On a dit Cramail au lieu de Carmain. Il étoit petit-fils du maréchal de Montluc, fils de son fils. Il n’a laissé qu’une fille mariée au marquis de Sourdis. Il avoit épousé l’héritière de Carmain, grande maison de Gascogne. Sa femme étoit de Foix par les femmes. Ç’a été une créature bien bizarre. Elle avoit pensé être mariée à un comte de Clermont de Lodève, qui étoit un fort pauvre homme. Cependant elle eut un tel chagrin d’avoir épousé Cramail au lieu de lui, qu’en douze ans de mariage elle ne lui dit jamais que oui et non ; et de chagrin elle se mit au lit, et on ne lui changeait de draps que quand ils étoient usés. Elle est morte de mélancolie.
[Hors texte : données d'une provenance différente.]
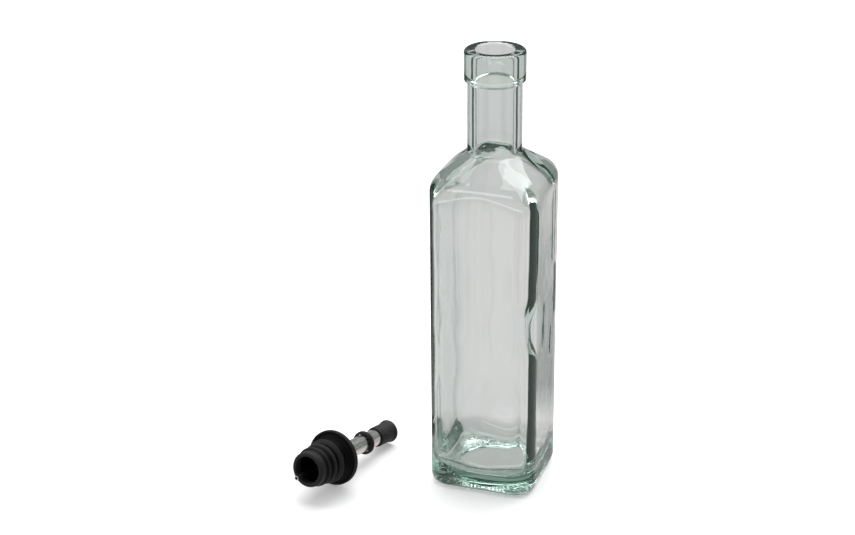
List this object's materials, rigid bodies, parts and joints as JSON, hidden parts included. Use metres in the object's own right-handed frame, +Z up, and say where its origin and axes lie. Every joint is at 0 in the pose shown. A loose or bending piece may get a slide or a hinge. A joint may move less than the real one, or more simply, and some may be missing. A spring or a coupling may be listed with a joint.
{
  "type": "pourer bottle",
  "caption": "Square clear-glass bottle with a round neck, standing open and empty, with its rubber-stoppered steel pourer lying beside it.",
  "frame": {"origin": "middle of the outline of the bottle and pourer together, on the surface they stand on", "axes": "+Z up along the bottle's neck; the bottle's flat sides face X and Y; the pourer lies on the -X side with its stopper towards -Y"},
  "size_m": [0.1142, 0.0942, 0.225],
  "materials": {
    "glass": "clear, faint green, thick corners",
    "stopper_rubber": "matt black",
    "steel": "satin",
    "ring_rubber": "matt black",
    "cap_rubber": "matt dark grey",
    "air_tube_steel": "satin"
  },
  "bodies": {
    "root": {"bottle": "glass", "stopper": "stopper_rubber", "spout_tube": "steel", "tube_ring": "ring_rubber", "tip_cap": "cap_rubber", "air_tube": "air_tube_steel"}
  },
  "joints": []
}
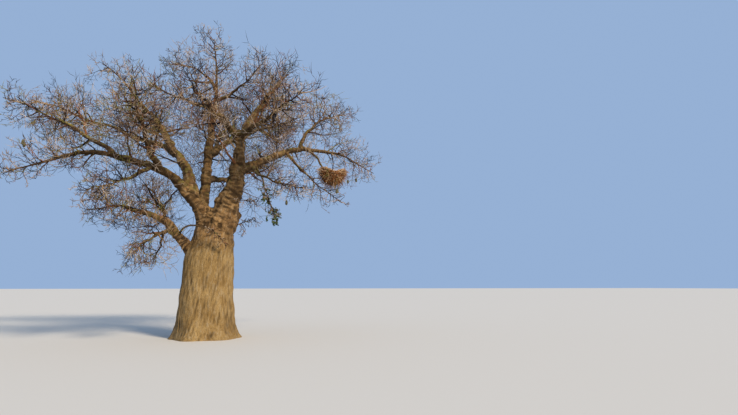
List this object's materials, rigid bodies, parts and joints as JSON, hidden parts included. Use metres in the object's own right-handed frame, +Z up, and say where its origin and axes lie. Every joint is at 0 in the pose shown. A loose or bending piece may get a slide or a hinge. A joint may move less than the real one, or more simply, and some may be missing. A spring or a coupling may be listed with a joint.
{
  "type": "bare baobab tree",
  "caption": "Whole bare baobab tree: stout flared trunk, forked stems and spreading boughs that end in masses of leafless twigs, with a stick nest and one leafy spray.",
  "frame": {"origin": "middle of the flat cut under the trunk, at ground level", "axes": "+Z up, +X to the right and +Y away from the viewer as in the picture's view of the tree"},
  "size_m": [15.5248, 11.807, 12.4455],
  "materials": {
    "trunk_bark": "matt tan-grey bark with fine upright streaks and cross wrinkles",
    "limb_bark": "matt grey-brown wrinkled bark, warmer where it is young",
    "twig_bark": "matt pale grey-tan twigs",
    "leafy_spray": "semi-matt dark green leaves on grey-tan twigs",
    "nest_sticks": "matt weathered brown sticks"
  },
  "bodies": {
    "root": {"back_bough": "limb_bark", "back_right_bough": "limb_bark", "back_right_twigs": "twig_bark", "back_twigs": "twig_bark", "centre_left_bough": "limb_bark", "centre_left_twigs": "twig_bark", "crossing_bough": "limb_bark", "crossing_twigs": "twig_bark", "crown_front_bough": "limb_bark", "crown_front_twigs": "twig_bark", "inner_right_bough": "limb_bark", "inner_right_twigs": "twig_bark", "leafy_bough": "limb_bark", "leafy_twigs": "leafy_spray", "left_back_bough": "limb_bark", "left_back_twigs": "twig_bark", "left_bough": "limb_bark", "left_front_bough": "limb_bark", "left_front_twigs": "twig_bark", "left_hanging_bough": "limb_bark", "left_hanging_twigs": "twig_bark", "left_high_bough": "limb_bark", "left_high_twigs": "twig_bark", "left_twigs": "twig_bark", "low_left_bough": "limb_bark", "low_left_front_bough": "limb_bark", "low_left_front_twigs": "twig_bark", "low_left_rising_bough": "limb_bark", "low_left_rising_twigs": "twig_bark", "low_left_twigs": "twig_bark", "mid_left_bough": "limb_bark", "mid_left_twigs": "twig_bark", "middle_stem": "limb_bark", "middle_stem_twigs": "twig_bark", "nest_bough": "limb_bark", "right_bough": "limb_bark", "right_front_bough": "limb_bark", "right_front_twigs": "twig_bark", "right_hanging_bough": "limb_bark", "right_hanging_twigs": "twig_bark", "right_low_bough": "limb_bark", "right_low_twigs": "twig_bark", "right_rising_bough": "limb_bark", "right_rising_twigs": "twig_bark", "right_stem": "limb_bark", "right_top_bough": "limb_bark", "right_top_twigs": "twig_bark", "right_twigs": "twig_bark", "stem_shoots": "twig_bark", "stick_nest": "nest_sticks", "top_left_bough": "limb_bark", "top_left_twigs": "twig_bark", "top_right_bough": "limb_bark", "top_right_twigs": "twig_bark", "trunk": "trunk_bark", "trunk_shoots": "twig_bark", "upper_left_bough": "limb_bark", "upper_left_twigs": "twig_bark"}
  },
  "joints": []
}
Le comte de Cramail vint en un temps où il ne falloit pas grand’chose pour passer pour un bel esprit. Il faisoit des vers et de la prose assez médiocres. Un livre intitulé les Jeux de l’Inconnu[2] est de lui, mais ma foi ce n’est pas grand’chose. Il fut un des disciples de Lucilio Vanini. Il disoit une assez plaisante chose :

  1. Adrien de Montluc, comte de Cramail, prince de Chabannais, né en 1568. Mis à la Bastille après la Journée des Dupes, il y demeura enfermé pendant douze ans. Il n’en sortit qu’en 1642, et mourut le 22 janvier 1646. Il est auteur, entre autres ouvrages, de la Comédie des Proverbes, farce très-gaie, souvent réimprimée.
  2. Publié sous le pseudonyme de Devaux ; Paris, 1630.